--- start Dataset entries ---

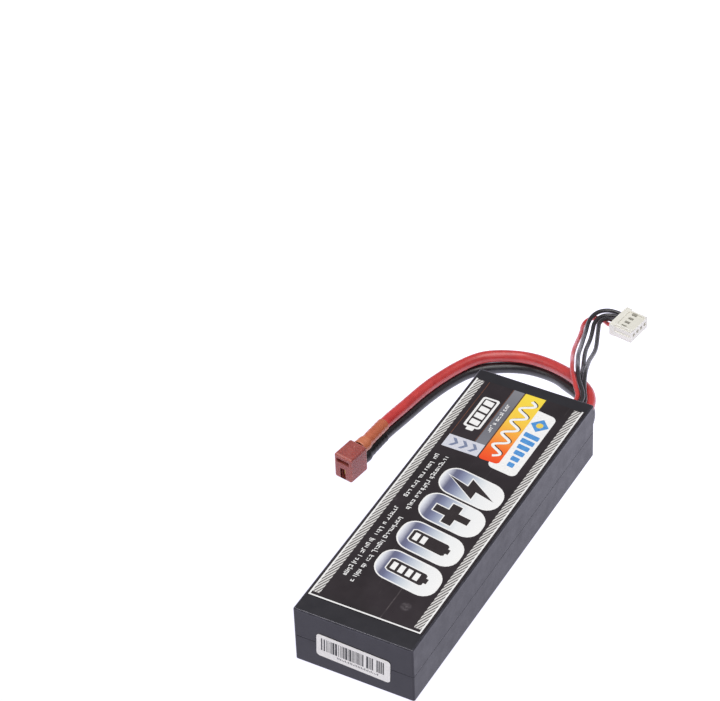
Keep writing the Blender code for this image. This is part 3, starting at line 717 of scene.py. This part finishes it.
def evenly_spaced(points, spacing):
    """Points along the same line, the spacing apart."""
    lengths = np.concatenate(([0.0], np.cumsum(np.linalg.norm(np.diff(points, axis=0), axis=1))))
    count = max(2, round(lengths[-1] / spacing) + 1)
    wanted = np.linspace(0, lengths[-1], count)
    return np.stack([np.interp(wanted, lengths, points[:, axis]) for axis in range(3)], axis=1)


# ---------------------------------------------------------------- cords


def make_leads():
    """Each lead as one curve, slightly uneven in thickness as drawn silicone is."""
    made = {}
    for name, (finish, diameter, _) in LEADS.items():
        power = diameter == POWER_LEAD_DIAMETER
        points = smooth_curve(ROUTES[name], diameter / (5 if power else 3))
        data = bpy.data.curves.new(name + "_jacket", "CURVE")
        data.dimensions = "3D"
        data.bevel_depth = diameter / 2
        data.bevel_resolution = 8 if power else 5
        data.use_fill_caps = True
        spline = data.splines.new("POLY")
        spline.points.add(len(points) - 1)
        for index, (point, place) in enumerate(zip(spline.points, points)):
            point.co = (*place, 1.0)
            point.radius = 1 - 0.006 * (1 + math.sin(index * 0.37) * math.cos(index * 0.113))
        spline.use_smooth = True
        data.materials.append(LOOKS[finish])
        jacket = add_object(name + "_jacket", data)
        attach(jacket, "root")
        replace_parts(jacket, name)
        made[name] = jacket, points
    return made


# ---------------------------------------------------------------- case


def case_loop(inset, height):
    """A loop round the case, inset from its outer faces."""
    radius = max(CASE_CORNER - inset, CASE_CORNER * 0.2)
    outline = rounded_outline(CASE_HALF_WIDTH - inset, CASE_HALF_LENGTH - inset, radius)
    return [(x, y, height) for x, y in outline]


def shell_rows(outer_face, edge, seam, inner_rows, inner_face, direction):
    """(inset, height, wear) from the middle of the outer face round the wall to the inner face."""
    rows = [(edge + HOLD, outer_face, 0.0)]
    # Wear 1 round the outer edge and 0.5 round the seam: where the case is lightened as scuffs and
    # as a painted highlight
    for inset, rise in quarter(edge, EDGE_STEPS):
        rows.append((inset, outer_face + direction * rise, 1.0))
    rows.append((0.0, outer_face + direction * (edge + HOLD), 0.0))
    rows.append((0.0, seam - direction * (SEAM_EDGE + HOLD), 0.0))
    for drop, inset in quarter(SEAM_EDGE, EDGE_STEPS // 2):
        rows.append((inset, seam - direction * drop, 0.5))
    rows += [(inset, height, 0.0) for inset, height in inner_rows]
    for rise, inset in quarter(CAVITY_EDGE, 2):
        rows.append((SIDE_WALL + inset, inner_face + direction * rise, 0.0))
    return rows


def outlet_place(y):
    """The outlet's middle on an upright plane."""
    return Matrix.Translation((OUTLET_MIDDLE[0], y, OUTLET_MIDDLE[1])) @ TO_WALL


def make_shell(name, rows):
    """One half of the case, its side of the outlet cut out."""
    loops = [case_loop(inset, height) for inset, height, _ in rows]
    shape = loft(loops, [wear for _, _, wear in rows])
    shell = add_piece(name + "_moulding", shape, "case_plastic")
    half = OUTLET_HALF[0] + OUTLET_GAP, OUTLET_HALF[1] + OUTLET_GAP
    outline = rounded_outline(*half, OUTLET_CORNER)
    place = outlet_place(CASE_HALF_LENGTH)
    carve(shell, [prism_cutter("outlet_cutter", outline, -3 * SIDE_WALL, SIDE_WALL, place)])
    keep_flat(shell)
    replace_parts(shell, name)


def make_case():
    """The two halves, with a lip inside the seam on the lower and a rebate for it in the upper."""
    low_seam, high_seam = SEAM_HEIGHT - SEAM_GAP / 2, SEAM_HEIGHT + SEAM_GAP / 2
    lip = (
        (LIP_OUTSIDE, low_seam), (LIP_OUTSIDE, LIP_TOP), (LIP_INSIDE, LIP_TOP),
        (LIP_INSIDE, low_seam), (SIDE_WALL, low_seam),
    )
    rebate = ((REBATE_OUTSIDE, high_seam), (REBATE_OUTSIDE, REBATE_TOP), (SIDE_WALL, REBATE_TOP))
    make_shell("lower_case", shell_rows(0.0, BASE_EDGE, low_seam, lip, FLOOR_WALL, 1))
    ceiling = CASE_HEIGHT - FLOOR_WALL
    make_shell("upper_case", shell_rows(CASE_HEIGHT, CASE_EDGE, high_seam, rebate, ceiling, -1))


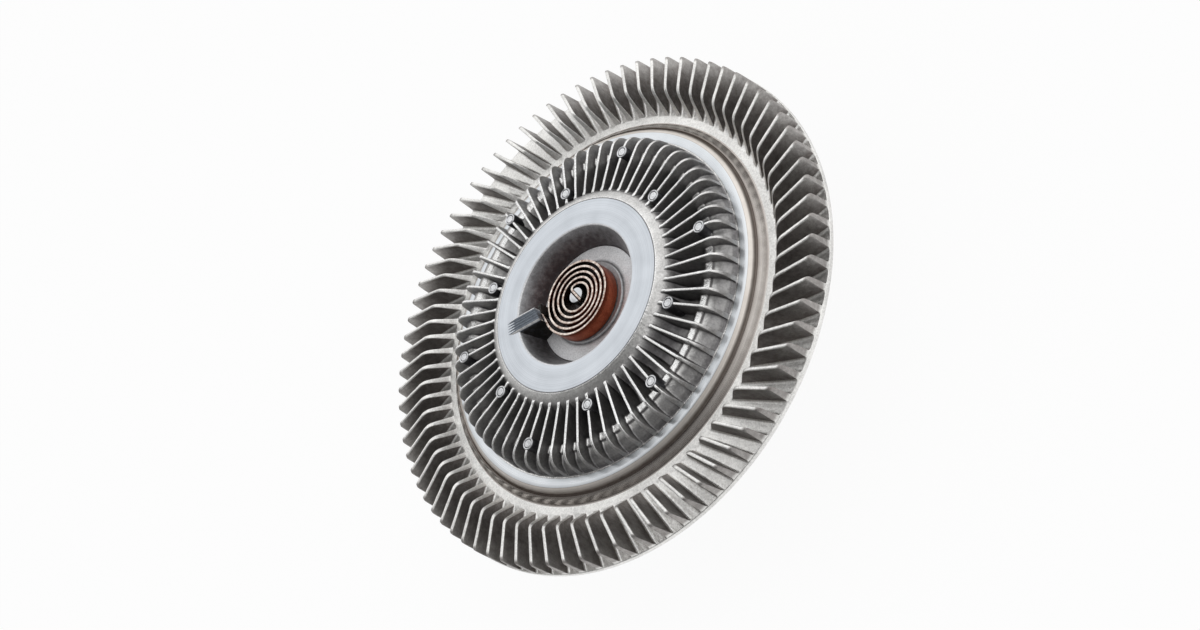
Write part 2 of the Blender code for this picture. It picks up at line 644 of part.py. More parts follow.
def build_rotor(material):
    """The disc on the input shaft, with the lands that shear the fluid."""
    bore = SHAFT_NOSE_RADIUS + FIT_GAP
    outline = [(bore, DISC_TOP)]
    for i in range(SHEAR_LAND_COUNT):
        inner = SHEAR_LAND_INNER + i * SHEAR_LAND_PITCH
        outer = inner + SHEAR_LAND_WIDTH
        outline += [(inner, DISC_TOP), (inner, DISC_TOP + SHEAR_LAND_HEIGHT),
                    (outer, DISC_TOP + SHEAR_LAND_HEIGHT), (outer, DISC_TOP)]
    outline += [(ROTOR_RADIUS, DISC_TOP), (ROTOR_RADIUS, DISC_BOTTOM),
                (ROTOR_HUB_RADIUS, DISC_BOTTOM), (ROTOR_HUB_RADIUS, ROTOR_BOTTOM),
                (bore, ROTOR_BOTTOM), (bore, DISC_TOP)]
    rotor = turned("rotor", [outline], INNER_STEPS, material)
    holes = bmesh.new()
    for i in range(ROTOR_HOLE_COUNT):
        add_rod(holes, ROTOR_HOLE_RADIUS, DISC_BOTTOM - OVERCUT, DISC_TOP + OVERCUT,
                polar(ROTOR_HOLE_CIRCLE, (i + 0.5) * math.tau / ROTOR_HOLE_COUNT))
    combine(rotor, solid("rotor_holes", holes), "DIFFERENCE")
    return rotor


def build_input_shaft(material):
    """One steel piece: hex collar with its threaded socket, bearing seat and rotor seat."""
    top = DISC_TOP + SHAFT_NOSE_PROUD
    groove_radius = SHAFT_NOSE_RADIUS - CIRCLIP_DEPTH - FIT_GAP
    groove_top = DISC_TOP + 3 * FIT_GAP + CIRCLIP_THICKNESS
    collar = HEX_HEIGHT + NECK_LENGTH
    shoulder_radius = INNER_RACE_SHOULDER - FIT_GAP
    shaft = turned("input_shaft", [[
        (0, top),
        (SHAFT_NOSE_RADIUS - SHAFT_CHAMFER, top),
        (SHAFT_NOSE_RADIUS, top - SHAFT_CHAMFER),
        (SHAFT_NOSE_RADIUS, groove_top),
        (groove_radius, groove_top),
        (groove_radius, DISC_TOP),
        (SHAFT_NOSE_RADIUS, DISC_TOP),
        (SHAFT_NOSE_RADIUS, BEARING_TOP),
        (SHAFT_RADIUS, BEARING_TOP),
        (SHAFT_RADIUS, collar),
        (shoulder_radius, collar),
        (shoulder_radius, collar - BEARING_SHOULDER_HEIGHT),
        (NECK_RADIUS, collar - BEARING_SHOULDER_HEIGHT),
        (NECK_RADIUS, HEX_HEIGHT - ROOTING),
        (0, HEX_HEIGHT - ROOTING),
    ]], SMALL_STEPS, material)
    corner_radius = HEX_ACROSS_FLATS / 2 / math.cos(math.pi / 6)
    hexagon = bmesh.new()
    add_rod(hexagon, corner_radius, 0.0, HEX_HEIGHT, steps=6)
    collar_form = solid("hex_collar", hexagon)
    edge = corner_radius - HEX_CHAMFER
    slope = HEX_CHAMFER * math.tan(math.radians(30))
    chamfers = turned("hex_chamfers", [[
        (0, HEX_HEIGHT),
        (edge, HEX_HEIGHT),
        (corner_radius + HEX_CHAMFER, HEX_HEIGHT - 2 * slope),
        (corner_radius + HEX_CHAMFER, 2 * slope),
        (edge, 0.0),
        (0, 0.0),
    ]], 24, turn=math.pi / 24)
    combine(collar_form, chamfers, "INTERSECT")
    combine(shaft, collar_form, "UNION")
    socket = turned("threaded_socket", [[
        (0, SOCKET_DEPTH),
        (SOCKET_RADIUS, SOCKET_DEPTH),
        (SOCKET_RADIUS, SOCKET_CHAMFER),
        (SOCKET_RADIUS + SOCKET_CHAMFER + OVERCUT, -OVERCUT),
        (0, -OVERCUT),
    ]], 24)
    combine(shaft, socket, "DIFFERENCE")
    return shaft


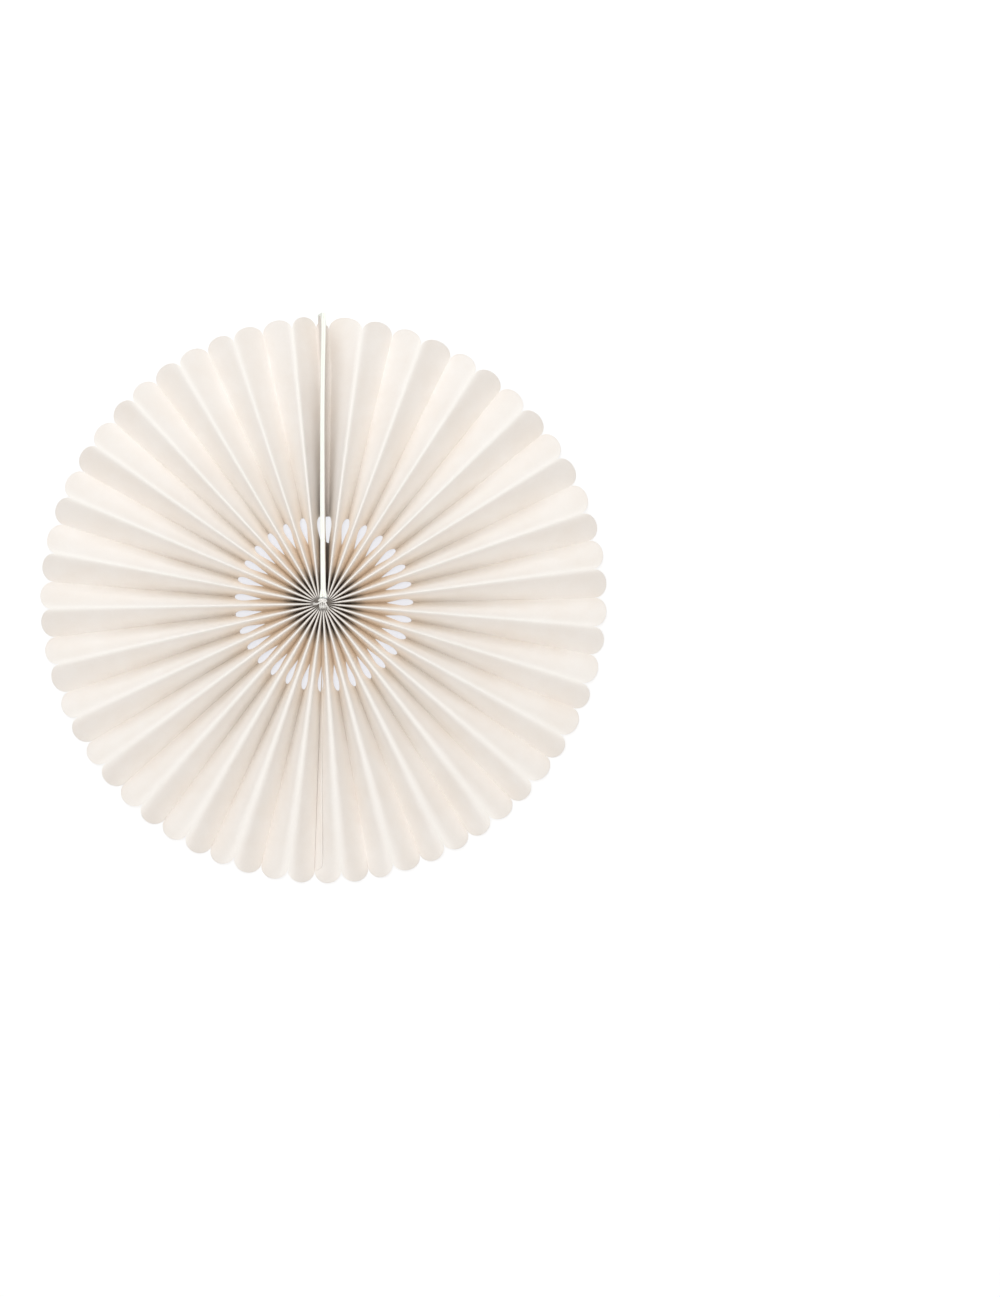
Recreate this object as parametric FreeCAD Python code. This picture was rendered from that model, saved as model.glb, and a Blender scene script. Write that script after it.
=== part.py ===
import FreeCAD
import Part

import math
import os

# Paper fan rosette, in millimetres.
# It hangs upright: +Z is up, the front faces -Y, and the wall plane is Y = 0.
# The origin is the middle of the hub's back. The seam of the two cards is at 12 o'clock.

# The fan
rim_radius = 200.0          # hub to scallop tip, level with the hub
rim_lift = 3.0              # the rim's centre lies this far above the tie
leaf_width = 26.0           # one fold to the next, measured on the flat sheet
paper_thickness = 0.3
pleats_per_side = 15        # front folds on each side of the seam
right_first_angle = 1.1     # degrees from the top to the first back fold, right side
left_first_angle = -0.4     # the same, left side
bottom_seam_angle = 182.0   # clockwise from the top
right_crowding = 3.3        # degrees by which the folds lag at 3 o'clock, closer below
left_crowding = 2.3         # the same at 9 o'clock
fold_land_hub = 1.2         # width over a pressed fold near the hub
fold_land_rim = 4.4         # the same at the rim, where the folds open
packed_share = 0.8          # part of a pleat's pitch that a fold may fill at the hub
glue_flap_width = 9.0       # last leaf, glued to itself at the bottom seam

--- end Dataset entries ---

Make an exact transcription of the lines from the line with "Write part 2" through the line with "return rotor", inclusive, omitting all others.

Written solution:
Write part 2 of the Blender code for this picture. It picks up at line 644 of part.py. More parts follow.
def build_rotor(material):
    """The disc on the input shaft, with the lands that shear the fluid."""
    bore = SHAFT_NOSE_RADIUS + FIT_GAP
    outline = [(bore, DISC_TOP)]
    for i in range(SHEAR_LAND_COUNT):
        inner = SHEAR_LAND_INNER + i * SHEAR_LAND_PITCH
        outer = inner + SHEAR_LAND_WIDTH
        outline += [(inner, DISC_TOP), (inner, DISC_TOP + SHEAR_LAND_HEIGHT),
                    (outer, DISC_TOP + SHEAR_LAND_HEIGHT), (outer, DISC_TOP)]
    outline += [(ROTOR_RADIUS, DISC_TOP), (ROTOR_RADIUS, DISC_BOTTOM),
                (ROTOR_HUB_RADIUS, DISC_BOTTOM), (ROTOR_HUB_RADIUS, ROTOR_BOTTOM),
                (bore, ROTOR_BOTTOM), (bore, DISC_TOP)]
    rotor = turned("rotor", [outline], INNER_STEPS, material)
    holes = bmesh.new()
    for i in range(ROTOR_HOLE_COUNT):
        add_rod(holes, ROTOR_HOLE_RADIUS, DISC_BOTTOM - OVERCUT, DISC_TOP + OVERCUT,
                polar(ROTOR_HOLE_CIRCLE, (i + 0.5) * math.tau / ROTOR_HOLE_COUNT))
    combine(rotor, solid("rotor_holes", holes), "DIFFERENCE")
    return rotor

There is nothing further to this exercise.